CMOS VLSI correlator design for radio-astronomical signal processing : a thesis presented in partial fulfilment of the requirements for the degree of Doctor of Philosophy in Engineering at Massey University, Auckland, New Zealand
Multi-element radio telescopes employ methods of indirect imaging to capture the image of the sky. These methods are in contrast to direct imaging methods whereby the image is constructed from sensor measurements directly and involve extensive
signal processing on antenna signals. The Square Kilometre Array, or the SKA, is a future radio telescope of this type that, once built, will become the largest telescope in the world. The unprecedented scale of the SKA requires novel solutions to be
developed for its signal processing pipeline one of the most resource-consuming parts of which is the correlator.
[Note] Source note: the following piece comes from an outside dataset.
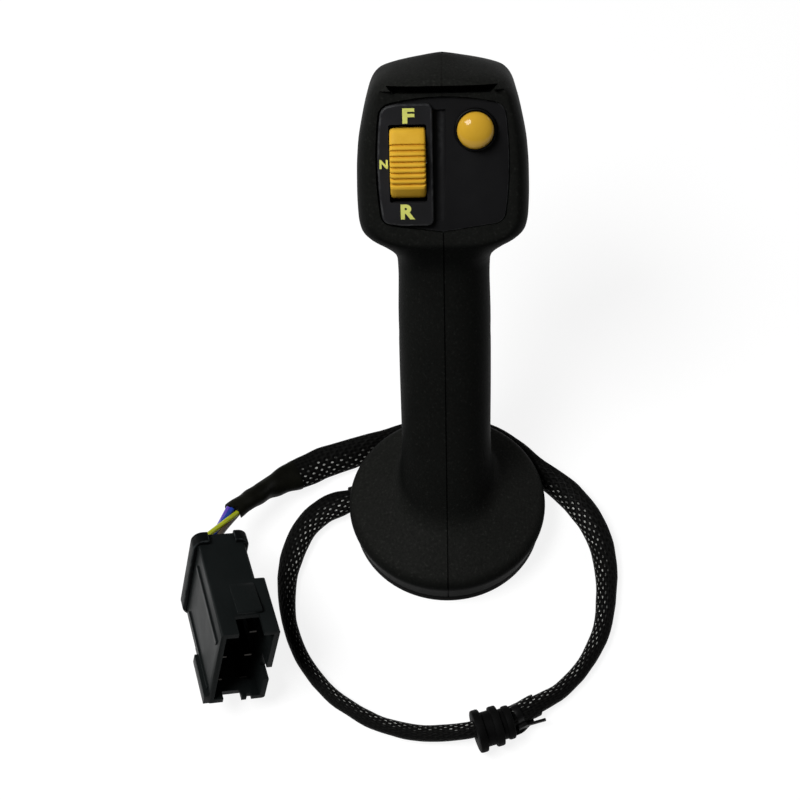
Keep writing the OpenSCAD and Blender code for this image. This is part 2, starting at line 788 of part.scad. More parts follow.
// Route of the braided sleeve: [x, y, z, width, thickness, turn of the width]
cord_route = [
  [-34, 9.5, 5, 9.8, 6.4, 0], [-41.5, 7, 5, 9.8, 6.4, 0], [-48, 4.5, 5, 12.4, 6.4, 0],
  [-55, 1, 4.6, 12, 6.4, 0], [-61.5, -6, 4.2, 11.2, 6.2, 0], [-66, -16, 3.8, 10.6, 6, 0],
  [-68.5, -28, 3.5, 9.2, 6, 0], [-68.5, -39, 3.4, 7.7, 6, 0], [-67, -50.5, 3.3, 6.4, 6, 0],
  [-63.5, -61, 3.3, 6.2, 6, 0], [-58, -71.5, 3.3, 6.2, 6, 0], [-49, -82.5, 3.3, 6.2, 6, 0],
  [-40, -89.5, 3.3, 6.2, 6, 0], [-30.5, -95, 3.4, 6.2, 6, 0], [-20.5, -98.5, 3.7, 6.2, 6, 0],
  [-10.5, -100.5, 4.8, 6.4, 6, 0], [-0.5, -101, 6.4, 6.6, 6, 0], [8, -100.5, 7.9, 6.6, 6, 0],
  [16.5, -98.4, 8.5, 6.4, 6, 0], [25, -94.8, 7.8, 6.8, 6, 0], [34.5, -89, 5, 7.4, 6, 0],
  [43.5, -83.5, 3.7, 6.8, 6, 0], [49, -78.5, 3.5, 6.6, 6, 0], [54, -73, 3.5, 6.6, 6, 0],
  [60.5, -62.5, 3.5, 7, 6, 0], [64.5, -52, 3.6, 7.8, 6, 0], [67, -35, 3.7, 9, 6, 0],
  [67, -24, 4, 10.2, 6, -5], [65.5, -14.5, 4.4, 10.8, 6, -12], [62, -5, 5.2, 11.6, 6, -20],
  [57, 3, 5.8, 12.2, 6, -30], [50, 11, 6.4, 12.4, 6, -45], [41, 19.5, 6.6, 12.4, 6, -70],
  [33, 30, 6.2, 11.4, 6, -85], [22, 38.8, 6.2, 11.4, 6, -90], [9, 43.8, 6.2, 11.4, 6, -90],
  [-5, 44.3, 6.2, 11.4, 6, -90], [-18, 40.8, 6.4, 11.8, 6, -85], [-28.5, 35.5, 6.8, 12.6, 6, -70],
  [-38, 31.5, 6.8, 13.4, 6, -50], [-48, 27.5, 7, 13.8, 6.2, -38], [-55.5, 24.5, 7.4, 14, 6.2, -32],
  [-61.5, 20.5, 8.2, 14, 6.4, -25], [-68, 16.5, 10, 13, 6.6, -20]
];
shrink_route = [
  [-66.5, 17.2, 9.6, 13.6, 8, -20], [-71, 14, 11, 12.2, 8, -18], [-75.5, 10, 13, 10.2, 8, -15],
  [-79.5, 6, 15.2, 9.2, 8, -10], [-83.5, 1.5, 17.6, 8.8, 8, -5], [-87.5, -3, 19.8, 8.4, 7.6, 0],
  [-91.5, -8, 21.8, 8.4, 7.2, 0]
];
grommet_place = [17.4, -98.6, 8.5];
grommet_heading = 17;

module cord() {
  color("#171717") sleeve_along(cord_route, 1, 10);
}

module at_grommet() {
  translate(grommet_place) rotate([0, 0, grommet_heading]) rotate([0, 90, 0]) children();
}

// Slotted grommet on the sleeve: two deep discs, a smaller one, and the grooves between them
module slot_grommet() {
  half = grommet_len / 2;
  first = grommet_d / 2;
  second = first - 0.5;
  third = first - 1.8;
  color("#141414") at_grommet() difference() {
    rotate_extrude() polygon([
      [0, -half], [first - 1, -half], [first, -half + 0.8], [first, -half + 3], [first - 1.5, -half + 3.4],
      [first - 1.5, -half + 6.7], [second, -half + 7.1], [second, -half + 10], [second - 1.8, -half + 10.5],
      [second - 1.8, -half + 12], [third, -half + 12.4], [third, half - 0.6], [third - 0.6, half], [0, half]
    ]);
    translate([0, 0, -half - 1]) cylinder(h = grommet_len + 2, d = 6);
  }
}

// Cable tie behind the grommet, with its head under the sleeve and its cut tail
tie_place = [25.4, -94.6, 7.7];
tie_heading = 28;
module cord_tie() {
  color("#0f0f10") translate(tie_place) rotate([0, 0, tie_heading]) {
    rotate([0, 90, 0]) difference() {
      cylinder(h = 2.6, d = 8.4);
      translate([0, 0, -1]) cylinder(h = 5, d = 6.9);
    }
    translate([-0.6, -5.8, -3.8]) cube([3.8, 2.4, 3.6]);
    translate([2.6, -5.2, -3.4]) rotate([0, 0, -12]) cube([8.6, 1, 1.2]);
  }
}

// Rings of the sleeve's loose end: [x, y, z, width, thickness]
tail_rings = [
  [23.6, -99, 4.6, 7, 2], [27.5, -98, 4.2, 5.6, 1.8], [31, -96, 3.6, 3.4, 1.4], [33.5, -94.8, 3.2, 1.6, 1]
];

// Loose end of the sleeve's tape, folded out between the grommet and the tie
module sleeve_tail() {
  color("#191919") loft([
    for (p = tail_rings)
      [for (k = [0:9]) [p[0] + p[3] / 2 * cos(36 * k) * 0.35, p[1] + p[3] / 2 * cos(36 * k), p[2] + p[4] / 2 * sin(36 * k)]]
  ]);
}

// Slanted end of the heat shrink, where the wires come out
wire_start = [-91, -7.5, 21.6];

module heat_shrink() {
  color("#2a2a26") difference() {
    sleeve_along(shrink_route, 1, 12);
    translate(wire_start) rotate([0, 0, 20]) translate([-10, -12, -10]) cube([12, 12, 20]);
  }
}

// Where each wire enters the plug's rear: columns across it and rows up it
wire_columns = [-7, 3];
wire_rows = [6.9, 21, 35.1];
wire_holes = [for (row = [2:-1:0], column = wire_columns) [column, wire_rows[row]]];
wire_colours = ["#f0ea2e", "#6a3fd0", "#3f63d8", "#e9d6cf", "#6b4a2c"];
seal_depth = 4;

// Wires, fanned out of the heat shrink and into the plug's rear holes
module plug_wires() {
  for (i = [0:len(wire_colours) - 1]) color(wire_colours[i]) tube_along([
    wire_start + [2.4 * cos(72 * i), 2.2 * sin(72 * i), 1.8 * sin(72 * i)],
    from_plug([wire_holes[i][0] * 0.6 - 1, plug_len + 8, wire_holes[i][1] * 0.6 + 10]),
    from_plug([wire_holes[i][0], plug_len + 1.5, wire_holes[i][1]]),
    from_plug([wire_holes[i][0], plug_len - seal_depth, wire_holes[i][1]])
  ], wire_d, 3, 8);
}

// ---------------------------------------------------------------- plug

plug_half = plug_w / 2;
body_right = plug_half - 4;
mouth_depth = shroud_len - 4.5;
tongue_left = -3.7;
tongue_right = 6.3;
tongue_front = 9;
collar_t = 5.5;
collar_grow = 1.9;
hole_d = 4.6;
blade_w = 2.8;
blade_t = 0.8;

// Slab of a flat outline across the plug, from y = from to y = to
module plug_slab(from, to) {
  translate([0, to, 0]) rotate([90, 0, 0]) linear_extrude(to - from) children();
}

// Rectangle with rounded corners between two corners
module rounded(low, high, r) {
  offset(r = r) translate(low + [r, r]) square(high - low - [2 * r, 2 * r]);
}

module at_wire_holes() {
  for (x = wire_columns, z = wire_rows) translate([x, 0, z]) children();
}

// Shroud with its open mouth, the narrower rear body, and the keyed cut-outs round the mouth
module plug_housing() {
  color("#2b2d2e") in_plug() difference() {
    union() {
      plug_slab(0, shroud_len) rounded([-plug_half, 0], [plug_half, plug_h], 1.2);
      plug_slab(shroud_len - 1, plug_len) rounded([-plug_half, 0.6], [body_right, plug_h - 0.2], 1);
      translate([-plug_half - 0.7, 3, 5]) cube([1, plug_len - 13, 2]);
      translate([-plug_half - 0.7, 3, plug_h - 9]) cube([1, plug_len - 13, 2]);
      translate([-plug_half - 2, 0, 0.4]) cube([3, 21, 4.6]);
    }
    plug_slab(-1, mouth_depth) translate([-plug_half + plug_wall, plug_wall])
      square([plug_w - 2 * plug_wall, plug_h - 2 * plug_wall]);
    translate([tongue_left - 1, -1, plug_h - plug_wall - 1]) cube([tongue_right - tongue_left, tongue_front + 1, 5]);
    translate([-5.5, -1, -1]) cube([7.5, 4.5, 5]);
    translate([4, -1, -1]) cube([2, 2.5, 5]);
    translate([plug_half - plug_wall - 1, -1, 12]) cube([5, 8, 7.5]);
    at_wire_holes() {
      translate([0, plug_len - 8, 0]) rotate([-90, 0, 0]) cylinder(h = 10, d = hole_d);
      translate([-blade_w / 2 - 0.1, mouth_depth - 2, -blade_t / 2 - 0.1])
        cube([blade_w + 0.2, plug_len - mouth_depth, blade_t + 0.2]);
    }
  }
}

// Rear collar round the wire end, open at the top between two curled ears
module plug_rear_collar() {
  color("#232526") in_plug() difference() {
    plug_slab(plug_len - collar_t, plug_len) rounded(
      [-plug_half - collar_grow, -0.4], [body_right + collar_grow, plug_h + collar_grow], 4.4);
    plug_slab(plug_len - collar_t - 1, plug_len + 1) rounded([-plug_half, 0.6], [body_right, plug_h - 0.2], 1);
    translate([-7, plug_len - collar_t - 1, plug_h - 2]) cube([10.4, collar_t + 2, 8]);
  }
}

// Lock wedge on top of the shroud, rising towards the mouth
module plug_lock_wedge() {
  color("#303233") in_plug() translate([tongue_left, 0, plug_h]) rotate([90, 0, 90])
    linear_extrude(tongue_right - tongue_left) polygon([
      [tongue_front + 0.2, 0], [shroud_len - 2, 0], [shroud_len - 4, 0.4], [tongue_front + 1, 1.8],
      [tongue_front + 0.2, 1.2]
    ]);
}

module plug_pins() {
  color("#b8b4a8") in_plug() at_wire_holes()
    translate([-blade_w / 2, 6, -blade_t / 2]) cube([blade_w, plug_len - seal_depth - 6, blade_t]);
}

module plug_seal() {
  color("#7b2f22") in_plug() at_wire_holes() rotate([-90, 0, 0]) difference() {
    translate([0, 0, plug_len - seal_depth]) cylinder(h = seal_depth - 0.5, d = hole_d);
    translate([0, 0, plug_len - seal_depth - 1]) cylinder(h = seal_depth + 2, d = wire_d);
  }
}

left_shell();
right_shell();
base_ring();
ring_screws();
lever_socket();
set_screws();
shell_screws();
cross_bolt();
cross_nut();
control_panel();
rocker_bezel();
direction_rocker();
rocker_pin();
detent_plunger();
detent_cam();
rocker_switch_body();
rocker_terminals();
button_cap();
button_stem();
button_spring();
button_collar();
button_washer();
button_nut();
button_switch_body();
button_terminals();
main_leads();
rocker_leads();
button_leads();
exit_grommet();
cord();
slot_grommet();
cord_tie();
sleeve_tail();
heat_shrink();
plug_wires();
plug_housing();
plug_rear_collar();
plug_lock_wedge();
plug_pins();
plug_seal();
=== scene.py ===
"""Looks of a hand-grip joystick: moulded grip, direction rocker, push button and sleeved harness.

Lengths inside the classes are millimetres on the piece's own axes. A finished mesh is brought to
metres, in the part's frame, so that every object sits at the origin.
"""

import json
import logging
import math
from dataclasses import dataclass, field
from enum import Enum
from typing import Callable, Iterable, Optional, Sequence

import bmesh
import bpy
from mathutils import Matrix, Vector, noise


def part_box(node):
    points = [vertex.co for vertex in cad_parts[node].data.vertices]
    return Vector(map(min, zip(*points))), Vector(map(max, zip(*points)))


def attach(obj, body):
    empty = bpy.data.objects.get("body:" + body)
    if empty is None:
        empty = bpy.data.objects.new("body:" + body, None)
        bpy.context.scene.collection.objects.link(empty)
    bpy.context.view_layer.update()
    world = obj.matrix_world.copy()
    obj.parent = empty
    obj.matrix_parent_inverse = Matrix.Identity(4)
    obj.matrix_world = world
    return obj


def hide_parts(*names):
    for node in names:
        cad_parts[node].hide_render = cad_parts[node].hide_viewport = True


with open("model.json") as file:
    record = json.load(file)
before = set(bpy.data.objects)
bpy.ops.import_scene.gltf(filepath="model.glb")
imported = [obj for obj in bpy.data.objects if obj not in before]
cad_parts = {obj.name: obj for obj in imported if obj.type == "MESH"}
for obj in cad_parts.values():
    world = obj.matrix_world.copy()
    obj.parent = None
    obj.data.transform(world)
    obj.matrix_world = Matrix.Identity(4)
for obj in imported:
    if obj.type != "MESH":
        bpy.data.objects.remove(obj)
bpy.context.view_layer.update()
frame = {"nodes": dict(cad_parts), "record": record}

LOG = logging.getLogger("joystick")
MM = 0.001
SHARP = 38.0
SLEEVE_SHARP = 60.0
BUTTON_AT = (12.1, 12.9)
WIRE_START = (-91, -7.5, 21.6)
PANEL_CORNER = 3.4
# Painted shade: the near-black colour of the grip's seam groove.
SEAM_SHADE_COLOUR = "#020202"
# Pale tone on faces that look up: partly dust, partly painted sheen.
DUST_AND_SHEEN_COLOUR = "#8a8a84"
Point = tuple[float, ...]
Colour = tuple[float, float, float, float]


class Body(Enum):
    """Moving bodies of the part."""

    HANDLE = "handle"
    ROCKER = "rocker"
    BUTTON = "button"


class Half(Enum):
    """Half of the moulded grip, with the sign of its side."""

    LEFT = -1
    RIGHT = 1


class Light(Enum):
    """Studio lamps."""

    KEY = "key_light"
    FILL = "fill_light"
    REAR = "rear_light"


def srgb(code: str) -> Colour:
    """Turn a hex code into a linear colour.

    Args:
        code: Six hex digits, with or without a leading sign.

    Returns:
        Linear red, green, blue and an alpha of one.
    """
    digits = code.lstrip("#")
    values = [int(digits[i : i + 2], 16) / 255 for i in (0, 2, 4)]
    linear = [v / 12.92 if v <= 0.04045 else ((v + 0.055) / 1.055) ** 2.4 for v in values]
    return (linear[0], linear[1], linear[2], 1.0)


def joint(name: str) -> dict:
    """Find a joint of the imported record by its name."""
    return next(j for j in frame["record"]["behaviour"]["joints"] if j["name"] == name)


def mount(name: str) -> dict:
    """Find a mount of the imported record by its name."""
    return next(m for m in frame["record"]["mounts"] if m["name"] == name)


def centre_of(node: str) -> Vector:
    """Middle of a node's box, in millimetres."""
    low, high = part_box(node)
    return (Vector(low) + Vector(high)) / (2 * MM)


# ------------------------------------------------------------------ where things are


@dataclass(frozen=True)
class Places:
    """Frames of the sub-assemblies, worked out from the record's mounts and joints."""

    rocker_at: Point = (-12.7, 1.1, -4.0)
    mouth_along: float = -6.0

    def handle(self) -> Matrix:
        """Frame of the handle: z up the lever bore's axis, y to the back, at the axis' foot."""
        bore = mount("lever_bore")
        up = -Vector(bore["axis"]).normalized()
        back = Vector((1, 0, 0)).cross(up) * -1
        foot = Vector(bore["pos_m"]) / MM - up * self.mouth_along
        turn = Matrix((Vector((1, 0, 0)), back, up)).transposed().to_4x4()
        return Matrix.Translation(foot) @ turn

    def panel(self) -> Matrix:
        """Frame of the panel's face: x right, y up the face, z out of it."""
        out = -Vector(joint("button_press")["axis"]).normalized()
        right = Vector((1, 0, 0))
        up = out.cross(right)
        pivot = Vector(joint("rocker_turn")["pos_m"]) / MM
        u, v, n = self.rocker_at
        origin = pivot - right * u - up * v - out * n
        return Matrix.Translation(origin) @ Matrix((right, up, out)).transposed().to_4x4()


# ------------------------------------------------------------------ mesh helpers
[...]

The SKA uses the FX correlator construction that consists of two parts: the F part that translates antenna signals into frequency domain and the X part that cross-correlates these signals between each other. This research focuses on the integrated circuit design and VLSI implementation issues of the X part of a very large FX correlator in 28 nm and 130 nm CMOS. The correlator’s main processing operation is the complex multiply-accumulation (CMAC) for which custom 28 nm CMAC designs are presented and evaluated. Performance of various memories inside the correlator also affects overall efficiency, and input-buffered and output-buffered approaches are considered with the goal of improving upon it. For output-buffered designs, custom memory control circuits have been designed and prototyped in 130 nm that improve upon eDRAM by taking advantage of sequential access patterns. For the input-buffered architecture, a new scheme is proposed that decreases the usage of the input-buffer memory by a third by making use of multiple accumulators in every CMAC. Because cross-correlation is a very data-intensive process, high-performance SerDes I/O is essential to any practical ASIC implementation. On the I/O design, the 28 nm full-rate transmitter delivering 15 Gbps per lane is presented. This design consists of the scrambler, the serialiser, the digital VCO with analog fine-tuning and the SST driver including features of a 4-tap FFE, impedance tuning and amplitude tuning.